**WORK TO DO:**
Quote the whole listing verbatim.

- - -

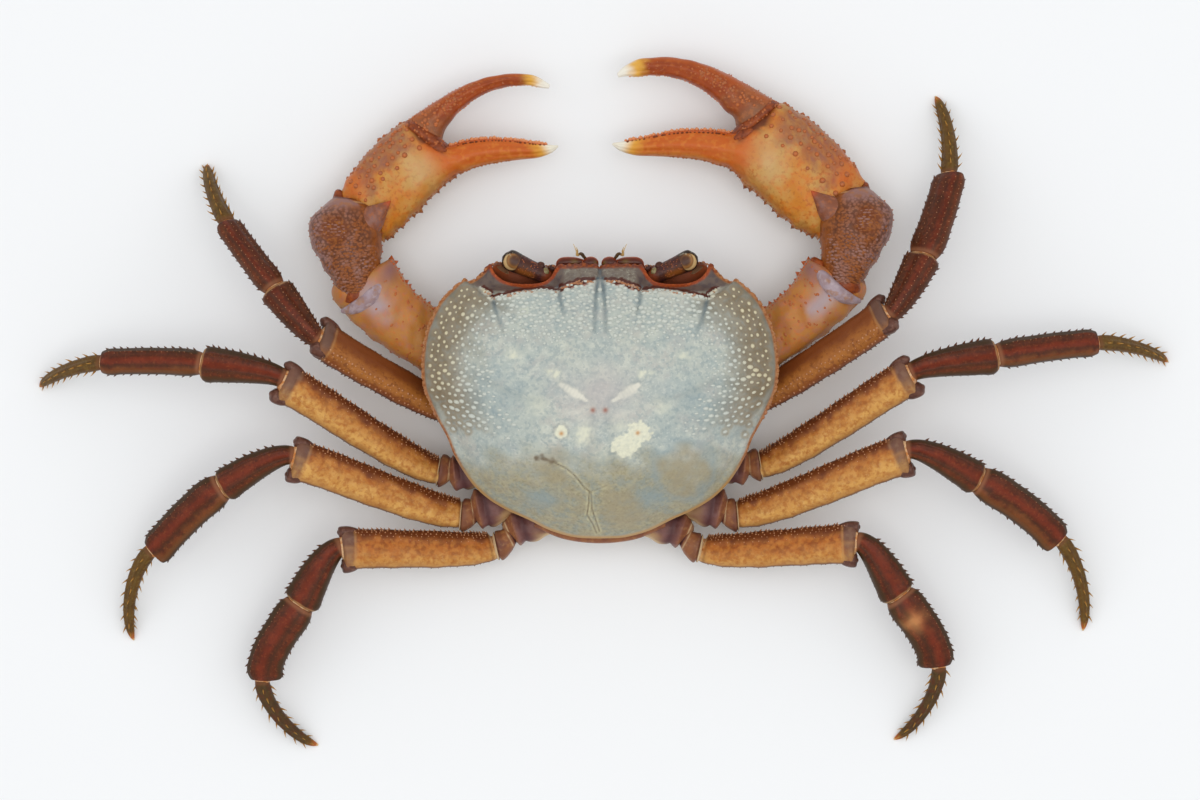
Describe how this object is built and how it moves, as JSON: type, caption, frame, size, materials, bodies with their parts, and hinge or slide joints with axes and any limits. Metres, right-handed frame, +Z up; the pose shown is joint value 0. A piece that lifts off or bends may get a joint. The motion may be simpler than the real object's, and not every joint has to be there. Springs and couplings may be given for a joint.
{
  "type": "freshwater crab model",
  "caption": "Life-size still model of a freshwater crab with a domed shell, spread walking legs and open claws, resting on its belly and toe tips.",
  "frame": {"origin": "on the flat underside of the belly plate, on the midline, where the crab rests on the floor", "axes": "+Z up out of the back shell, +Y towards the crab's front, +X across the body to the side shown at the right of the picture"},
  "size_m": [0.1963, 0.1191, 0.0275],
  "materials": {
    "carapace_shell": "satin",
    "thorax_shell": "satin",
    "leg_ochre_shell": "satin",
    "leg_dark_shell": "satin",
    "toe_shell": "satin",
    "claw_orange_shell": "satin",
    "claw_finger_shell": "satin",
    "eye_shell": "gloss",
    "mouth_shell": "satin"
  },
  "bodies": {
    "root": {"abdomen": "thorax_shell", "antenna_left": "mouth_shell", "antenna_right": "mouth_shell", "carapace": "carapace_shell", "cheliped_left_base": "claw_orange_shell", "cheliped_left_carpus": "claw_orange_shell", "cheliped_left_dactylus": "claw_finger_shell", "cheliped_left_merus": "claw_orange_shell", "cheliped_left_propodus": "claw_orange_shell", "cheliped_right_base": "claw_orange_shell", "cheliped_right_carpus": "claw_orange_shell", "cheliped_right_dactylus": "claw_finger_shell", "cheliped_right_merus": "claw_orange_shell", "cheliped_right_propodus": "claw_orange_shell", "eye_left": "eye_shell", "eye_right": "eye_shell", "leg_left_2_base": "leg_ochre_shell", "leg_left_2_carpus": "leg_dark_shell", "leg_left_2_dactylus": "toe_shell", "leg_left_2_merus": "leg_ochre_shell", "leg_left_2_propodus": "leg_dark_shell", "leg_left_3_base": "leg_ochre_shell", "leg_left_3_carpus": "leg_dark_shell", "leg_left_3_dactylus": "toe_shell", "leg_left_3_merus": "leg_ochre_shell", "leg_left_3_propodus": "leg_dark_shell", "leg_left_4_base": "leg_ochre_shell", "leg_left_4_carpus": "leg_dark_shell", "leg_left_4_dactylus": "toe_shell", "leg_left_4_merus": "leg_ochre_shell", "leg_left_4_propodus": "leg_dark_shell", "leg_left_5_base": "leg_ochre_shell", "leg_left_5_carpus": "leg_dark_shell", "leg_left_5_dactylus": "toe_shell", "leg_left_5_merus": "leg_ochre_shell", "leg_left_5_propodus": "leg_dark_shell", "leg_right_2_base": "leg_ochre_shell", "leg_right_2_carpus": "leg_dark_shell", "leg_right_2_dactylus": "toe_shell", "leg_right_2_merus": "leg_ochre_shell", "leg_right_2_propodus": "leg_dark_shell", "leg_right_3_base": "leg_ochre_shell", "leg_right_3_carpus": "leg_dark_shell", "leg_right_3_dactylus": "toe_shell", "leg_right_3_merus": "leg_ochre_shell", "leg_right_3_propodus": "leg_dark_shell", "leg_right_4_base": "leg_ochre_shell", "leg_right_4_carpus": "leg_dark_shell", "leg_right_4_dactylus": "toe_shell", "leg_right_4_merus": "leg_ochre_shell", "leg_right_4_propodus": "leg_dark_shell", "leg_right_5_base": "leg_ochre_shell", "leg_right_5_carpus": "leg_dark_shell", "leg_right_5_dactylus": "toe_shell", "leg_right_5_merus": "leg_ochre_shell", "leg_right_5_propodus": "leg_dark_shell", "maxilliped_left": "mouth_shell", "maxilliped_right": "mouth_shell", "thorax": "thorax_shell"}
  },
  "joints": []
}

- - -

**ANSWER TO THIS TASK:**
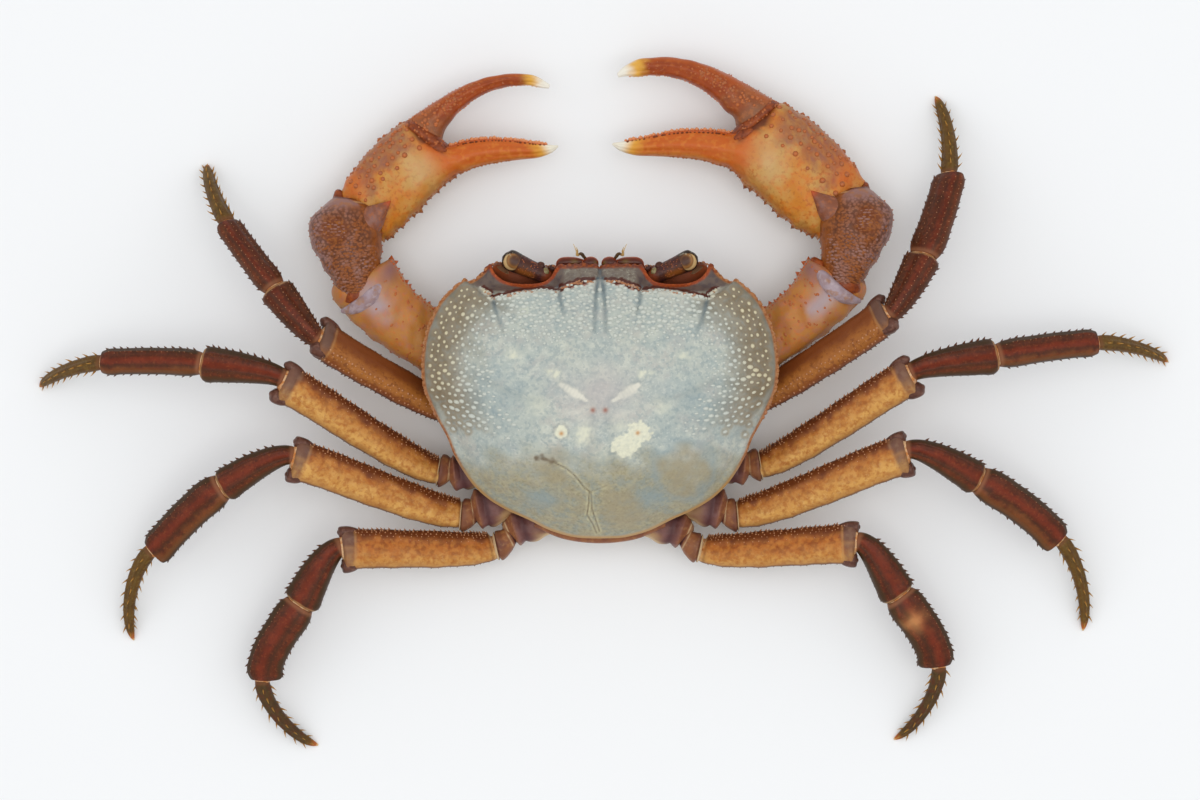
Describe how this object is built and how it moves, as JSON: type, caption, frame, size, materials, bodies with their parts, and hinge or slide joints with axes and any limits. Metres, right-handed frame, +Z up; the pose shown is joint value 0. A piece that lifts off or bends may get a joint. The motion may be simpler than the real object's, and not every joint has to be there. Springs and couplings may be given for a joint.
{
  "type": "freshwater crab model",
  "caption": "Life-size still model of a freshwater crab with a domed shell, spread walking legs and open claws, resting on its belly and toe tips.",
  "frame": {"origin": "on the flat underside of the belly plate, on the midline, where the crab rests on the floor", "axes": "+Z up out of the back shell, +Y towards the crab's front, +X across the body to the side shown at the right of the picture"},
  "size_m": [0.1963, 0.1191, 0.0275],
  "materials": {
    "carapace_shell": "satin",
    "thorax_shell": "satin",
    "leg_ochre_shell": "satin",
    "leg_dark_shell": "satin",
    "toe_shell": "satin",
    "claw_orange_shell": "satin",
    "claw_finger_shell": "satin",
    "eye_shell": "gloss",
    "mouth_shell": "satin"
  },
  "bodies": {
    "root": {"abdomen": "thorax_shell", "antenna_left": "mouth_shell", "antenna_right": "mouth_shell", "carapace": "carapace_shell", "cheliped_left_base": "claw_orange_shell", "cheliped_left_carpus": "claw_orange_shell", "cheliped_left_dactylus": "claw_finger_shell", "cheliped_left_merus": "claw_orange_shell", "cheliped_left_propodus": "claw_orange_shell", "cheliped_right_base": "claw_orange_shell", "cheliped_right_carpus": "claw_orange_shell", "cheliped_right_dactylus": "claw_finger_shell", "cheliped_right_merus": "claw_orange_shell", "cheliped_right_propodus": "claw_orange_shell", "eye_left": "eye_shell", "eye_right": "eye_shell", "leg_left_2_base": "leg_ochre_shell", "leg_left_2_carpus": "leg_dark_shell", "leg_left_2_dactylus": "toe_shell", "leg_left_2_merus": "leg_ochre_shell", "leg_left_2_propodus": "leg_dark_shell", "leg_left_3_base": "leg_ochre_shell", "leg_left_3_carpus": "leg_dark_shell", "leg_left_3_dactylus": "toe_shell", "leg_left_3_merus": "leg_ochre_shell", "leg_left_3_propodus": "leg_dark_shell", "leg_left_4_base": "leg_ochre_shell", "leg_left_4_carpus": "leg_dark_shell", "leg_left_4_dactylus": "toe_shell", "leg_left_4_merus": "leg_ochre_shell", "leg_left_4_propodus": "leg_dark_shell", "leg_left_5_base": "leg_ochre_shell", "leg_left_5_carpus": "leg_dark_shell", "leg_left_5_dactylus": "toe_shell", "leg_left_5_merus": "leg_ochre_shell", "leg_left_5_propodus": "leg_dark_shell", "leg_right_2_base": "leg_ochre_shell", "leg_right_2_carpus": "leg_dark_shell", "leg_right_2_dactylus": "toe_shell", "leg_right_2_merus": "leg_ochre_shell", "leg_right_2_propodus": "leg_dark_shell", "leg_right_3_base": "leg_ochre_shell", "leg_right_3_carpus": "leg_dark_shell", "leg_right_3_dactylus": "toe_shell", "leg_right_3_merus": "leg_ochre_shell", "leg_right_3_propodus": "leg_dark_shell", "leg_right_4_base": "leg_ochre_shell", "leg_right_4_carpus": "leg_dark_shell", "leg_right_4_dactylus": "toe_shell", "leg_right_4_merus": "leg_ochre_shell", "leg_right_4_propodus": "leg_dark_shell", "leg_right_5_base": "leg_ochre_shell", "leg_right_5_carpus": "leg_dark_shell", "leg_right_5_dactylus": "toe_shell", "leg_right_5_merus": "leg_ochre_shell", "leg_right_5_propodus": "leg_dark_shell", "maxilliped_left": "mouth_shell", "maxilliped_right": "mouth_shell", "thorax": "thorax_shell"}
  },
  "joints": []
}